If this approach works, it will stand on the other end of what we talked about in the last issue of MEB (What Should Follow the Tomahawk Attack on Syria). In other words, we are standing before two options: Either to work on changing the balance of force on the ground through building a relatively moderate force of Arabs and Kurds to confront Assad and Iran’s intransigent policies, or to do that through a deal with Russia. Briefly it is a top-down approach versus a bottom-up one.

Which one have a better chance of success?

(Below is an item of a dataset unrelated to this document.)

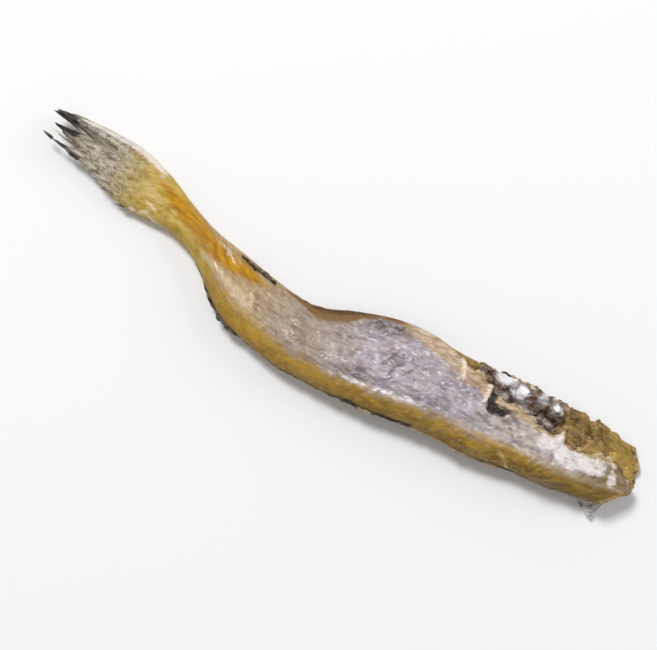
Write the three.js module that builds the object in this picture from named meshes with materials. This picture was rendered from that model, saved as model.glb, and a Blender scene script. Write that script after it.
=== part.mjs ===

The bottom up approach is laborious, will take longer, and not failure-proof. The top-down, that is the deal with Russia, is less risky, effective (it guarantees that the two powers will work together), and certain to have an instant effect on the ground. Moreover, the latter option keeps the state in its place, and only takes Assad out, eventually.

However, the problem with this approach is how to control the captured territories. This means that even if Russia accepts the Tillerson deal, a bottom-up approach will still be needed. The state, as it is right now, cannot control all of Syria. Order, stability, and repelling the terrorists will still need an effective force on the ground.

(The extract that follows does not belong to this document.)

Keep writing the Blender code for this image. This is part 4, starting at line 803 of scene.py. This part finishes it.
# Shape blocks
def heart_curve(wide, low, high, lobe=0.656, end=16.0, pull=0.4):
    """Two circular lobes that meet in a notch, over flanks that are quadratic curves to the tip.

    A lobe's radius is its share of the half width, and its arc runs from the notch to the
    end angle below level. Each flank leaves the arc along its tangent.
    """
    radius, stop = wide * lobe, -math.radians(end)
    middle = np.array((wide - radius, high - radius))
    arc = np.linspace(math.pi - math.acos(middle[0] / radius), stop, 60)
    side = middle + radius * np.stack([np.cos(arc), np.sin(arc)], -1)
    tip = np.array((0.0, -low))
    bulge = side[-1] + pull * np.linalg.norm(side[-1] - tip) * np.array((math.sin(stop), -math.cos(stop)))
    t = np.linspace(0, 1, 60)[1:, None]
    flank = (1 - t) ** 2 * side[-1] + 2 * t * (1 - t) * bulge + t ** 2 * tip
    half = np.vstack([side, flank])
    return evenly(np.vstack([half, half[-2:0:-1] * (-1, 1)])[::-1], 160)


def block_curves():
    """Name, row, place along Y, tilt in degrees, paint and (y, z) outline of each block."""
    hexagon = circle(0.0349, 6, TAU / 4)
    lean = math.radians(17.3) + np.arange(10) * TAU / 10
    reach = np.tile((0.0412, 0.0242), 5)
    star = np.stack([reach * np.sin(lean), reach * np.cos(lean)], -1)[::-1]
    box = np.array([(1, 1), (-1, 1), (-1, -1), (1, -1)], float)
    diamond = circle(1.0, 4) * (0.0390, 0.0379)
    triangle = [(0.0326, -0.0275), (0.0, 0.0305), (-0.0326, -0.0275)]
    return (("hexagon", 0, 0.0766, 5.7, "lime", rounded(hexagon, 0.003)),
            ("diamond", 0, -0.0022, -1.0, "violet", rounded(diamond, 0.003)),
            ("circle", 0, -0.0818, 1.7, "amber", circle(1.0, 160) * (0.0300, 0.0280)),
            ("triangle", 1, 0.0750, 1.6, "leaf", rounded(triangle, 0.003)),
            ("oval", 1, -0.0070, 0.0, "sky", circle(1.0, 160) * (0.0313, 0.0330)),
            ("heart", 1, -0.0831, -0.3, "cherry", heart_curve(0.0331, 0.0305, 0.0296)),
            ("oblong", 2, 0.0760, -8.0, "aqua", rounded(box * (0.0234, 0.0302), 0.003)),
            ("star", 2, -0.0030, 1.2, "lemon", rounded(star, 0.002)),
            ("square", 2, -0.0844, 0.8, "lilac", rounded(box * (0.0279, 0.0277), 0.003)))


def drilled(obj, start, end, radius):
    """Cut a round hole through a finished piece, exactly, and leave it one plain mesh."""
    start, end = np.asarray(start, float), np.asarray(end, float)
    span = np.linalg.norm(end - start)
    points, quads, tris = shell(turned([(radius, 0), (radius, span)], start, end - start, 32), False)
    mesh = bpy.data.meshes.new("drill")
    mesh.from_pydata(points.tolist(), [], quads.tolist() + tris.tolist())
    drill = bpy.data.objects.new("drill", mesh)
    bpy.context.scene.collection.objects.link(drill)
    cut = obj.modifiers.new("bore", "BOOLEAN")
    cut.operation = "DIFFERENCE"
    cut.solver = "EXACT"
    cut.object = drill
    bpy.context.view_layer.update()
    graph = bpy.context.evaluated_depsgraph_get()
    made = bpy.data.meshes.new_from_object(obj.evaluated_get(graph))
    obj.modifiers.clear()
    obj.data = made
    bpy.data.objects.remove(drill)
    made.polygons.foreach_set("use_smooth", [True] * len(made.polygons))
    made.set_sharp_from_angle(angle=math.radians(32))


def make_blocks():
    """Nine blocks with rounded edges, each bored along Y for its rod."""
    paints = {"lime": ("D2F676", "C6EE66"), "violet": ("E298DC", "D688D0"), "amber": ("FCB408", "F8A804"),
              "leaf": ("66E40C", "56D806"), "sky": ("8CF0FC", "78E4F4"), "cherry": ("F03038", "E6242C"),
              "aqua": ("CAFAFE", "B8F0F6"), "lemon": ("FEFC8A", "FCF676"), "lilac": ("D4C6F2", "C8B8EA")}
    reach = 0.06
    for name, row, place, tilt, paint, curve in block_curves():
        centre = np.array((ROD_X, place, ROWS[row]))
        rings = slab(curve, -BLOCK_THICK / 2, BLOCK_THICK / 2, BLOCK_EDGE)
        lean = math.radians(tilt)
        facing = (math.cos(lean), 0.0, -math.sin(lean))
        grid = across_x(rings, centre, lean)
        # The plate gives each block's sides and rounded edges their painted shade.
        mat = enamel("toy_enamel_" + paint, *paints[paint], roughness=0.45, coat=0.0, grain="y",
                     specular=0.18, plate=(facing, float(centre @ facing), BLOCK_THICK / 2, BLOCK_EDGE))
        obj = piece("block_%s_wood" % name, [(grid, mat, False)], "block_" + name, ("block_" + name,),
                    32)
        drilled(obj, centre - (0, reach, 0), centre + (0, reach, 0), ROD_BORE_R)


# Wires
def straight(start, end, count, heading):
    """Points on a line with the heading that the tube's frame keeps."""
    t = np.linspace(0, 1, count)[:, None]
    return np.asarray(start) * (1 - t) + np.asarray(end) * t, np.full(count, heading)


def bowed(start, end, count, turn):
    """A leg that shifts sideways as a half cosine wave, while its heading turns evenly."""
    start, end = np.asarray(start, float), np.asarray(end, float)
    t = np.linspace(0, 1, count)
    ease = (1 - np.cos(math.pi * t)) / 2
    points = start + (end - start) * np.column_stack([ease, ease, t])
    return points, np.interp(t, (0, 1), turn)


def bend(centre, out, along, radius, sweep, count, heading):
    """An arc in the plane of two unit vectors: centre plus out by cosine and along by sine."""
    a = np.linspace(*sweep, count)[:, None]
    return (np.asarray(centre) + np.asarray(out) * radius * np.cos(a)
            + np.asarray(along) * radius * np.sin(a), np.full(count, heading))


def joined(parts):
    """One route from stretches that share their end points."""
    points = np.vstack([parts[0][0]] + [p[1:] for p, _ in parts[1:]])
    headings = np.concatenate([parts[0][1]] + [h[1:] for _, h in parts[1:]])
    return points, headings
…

Absorbing the non-terrorist forces within any meaningful frame to control the ground will be a difficult job. It should take patience and caution. But at least we will have everyone working in harmony on the immediate question of terrorism, with the US and Russia training the forces and vetting them. A deal, particularly stating that Assad will leave “for health reasons”, or for whatever reason, will have an instant impact on the opposition. We believe that even most of the Syrian foot soldiers of Nusra will cross their organizational lines then.

If coupled with cleaning the mess in northern Syria through a strict demarcation of PKK areas and a clear verifiable commitment from the Party not to target any neighboring country from Syria’s territory, we can see then a glimmer of hope.